**TASK STATEMENT**
Each record below is to be reproduced without any change.

**DATA FOR THE TASK**
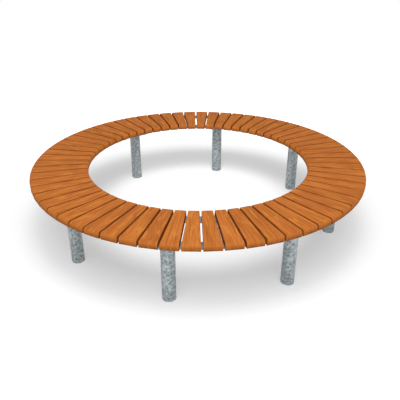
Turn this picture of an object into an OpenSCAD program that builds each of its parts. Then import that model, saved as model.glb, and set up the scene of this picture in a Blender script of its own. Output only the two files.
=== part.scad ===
// Round tree bench: a ring of tapered hardwood slats on two rolled steel rings,
// carried by galvanised tube legs that stand under the middle of the seat.
// The origin is on the ground at the centre of the tree opening, with +Z up.
// Angles are counted from -Y, where the first leg stands, towards +X.
// Seen from above the ring is divided into equal sections, each from one leg to the next.

/* [Seat ring] */
// Diameter across the outer ends of the slats
outer_d = 2080; // [1900:10:2400]
// Depth of the seat, which is the length of a slat
seat_depth = 345; // [300:5:400]
// Height of the sitting surface above the ground
seat_h = 445; // [380:5:520]
// Number of sections, which is also the number of legs
section_count = 8; // [6:1:8]
// Number of slats in each section
slats_per_section = 8; // [6:1:8]

/* [Slats] */
// Thickness of a slat
slat_t = 38; // [30:1:45]
// Gap between two slats, the same from the inner end to the outer end
slat_gap = 10; // [5:0.5:16]
// Radius that rounds the sitting surface down over both ends of a slat
end_round_r = 16; // [6:1:22]
// Radius that rounds both ends of a slat under to its underside
end_under_r = 6; // [2:1:8]
// Radius of the two long top edges
edge_round_r = 4; // [1:0.5:6]
// Bevel on the upright corners of a slat
corner_bevel = 2; // [1:0.5:6]
// Free play of a rail in the groove across the slat's underside
groove_play = 0.5; // [0.3:0.1:2]

/* [Rails] */
// Width of the flat bar that both rings are rolled from
rail_w = 60; // [40:5:80]
// Thickness of the flat bar
rail_t = 8; // [5:1:10]
// Distance from a slat's end to the nearest edge of a rail
rail_setback = 18; // [12:1:40]
// Gap between the ends of two rails, on the middle of an arm
rail_joint = 2; // [1:0.5:6]

/* [Arms] */
// Thickness of the plate that each arm is cut from
arm_t = 10; // [6:1:12]
// Distance from a rail's outer edge to the end of the arm below it
arm_inset = 4; // [2:1:12]
// Corner radius at the ends of an arm
arm_corner_r = 12; // [4:1:20]
// Rim of the arm's round pad outside the leg
pad_rim = 9; // [7:1:14]
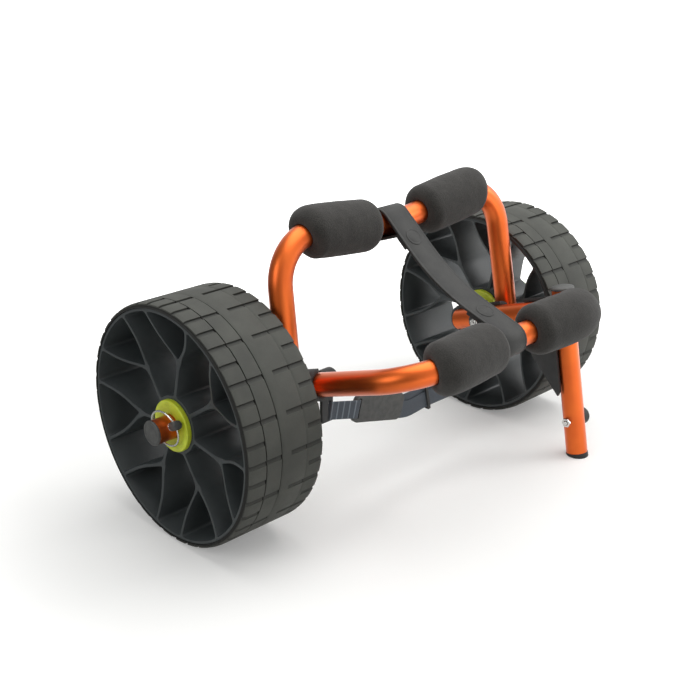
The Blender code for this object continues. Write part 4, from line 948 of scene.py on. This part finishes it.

**SOLUTION TO THE EXERCISE**
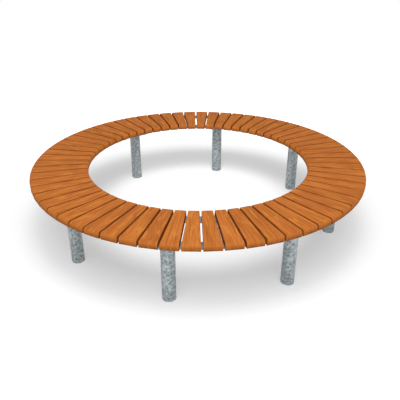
Turn this picture of an object into an OpenSCAD program that builds each of its parts. Then import that model, saved as model.glb, and set up the scene of this picture in a Blender script of its own. Output only the two files.
=== part.scad ===
// Round tree bench: a ring of tapered hardwood slats on two rolled steel rings,
// carried by galvanised tube legs that stand under the middle of the seat.
// The origin is on the ground at the centre of the tree opening, with +Z up.
// Angles are counted from -Y, where the first leg stands, towards +X.
// Seen from above the ring is divided into equal sections, each from one leg to the next.

/* [Seat ring] */
// Diameter across the outer ends of the slats
outer_d = 2080; // [1900:10:2400]
// Depth of the seat, which is the length of a slat
seat_depth = 345; // [300:5:400]
// Height of the sitting surface above the ground
seat_h = 445; // [380:5:520]
// Number of sections, which is also the number of legs
section_count = 8; // [6:1:8]
// Number of slats in each section
slats_per_section = 8; // [6:1:8]

/* [Slats] */
// Thickness of a slat
slat_t = 38; // [30:1:45]
// Gap between two slats, the same from the inner end to the outer end
slat_gap = 10; // [5:0.5:16]
// Radius that rounds the sitting surface down over both ends of a slat
end_round_r = 16; // [6:1:22]
// Radius that rounds both ends of a slat under to its underside
end_under_r = 6; // [2:1:8]
// Radius of the two long top edges
edge_round_r = 4; // [1:0.5:6]
// Bevel on the upright corners of a slat
corner_bevel = 2; // [1:0.5:6]
// Free play of a rail in the groove across the slat's underside
groove_play = 0.5; // [0.3:0.1:2]

/* [Rails] */
// Width of the flat bar that both rings are rolled from
rail_w = 60; // [40:5:80]
// Thickness of the flat bar
rail_t = 8; // [5:1:10]
// Distance from a slat's end to the nearest edge of a rail
rail_setback = 18; // [12:1:40]
// Gap between the ends of two rails, on the middle of an arm
rail_joint = 2; // [1:0.5:6]

/* [Arms] */
// Thickness of the plate that each arm is cut from
arm_t = 10; // [6:1:12]
// Distance from a rail's outer edge to the end of the arm below it
arm_inset = 4; // [2:1:12]
// Corner radius at the ends of an arm
arm_corner_r = 12; // [4:1:20]
// Rim of the arm's round pad outside the leg
pad_rim = 9; // [7:1:14]
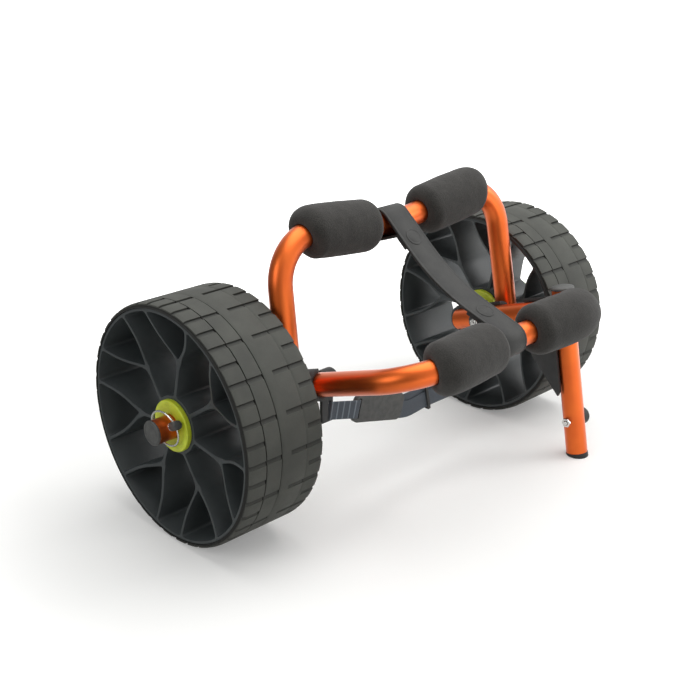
The Blender code for this object continues. Write part 4, from line 948 of scene.py on. This part finishes it.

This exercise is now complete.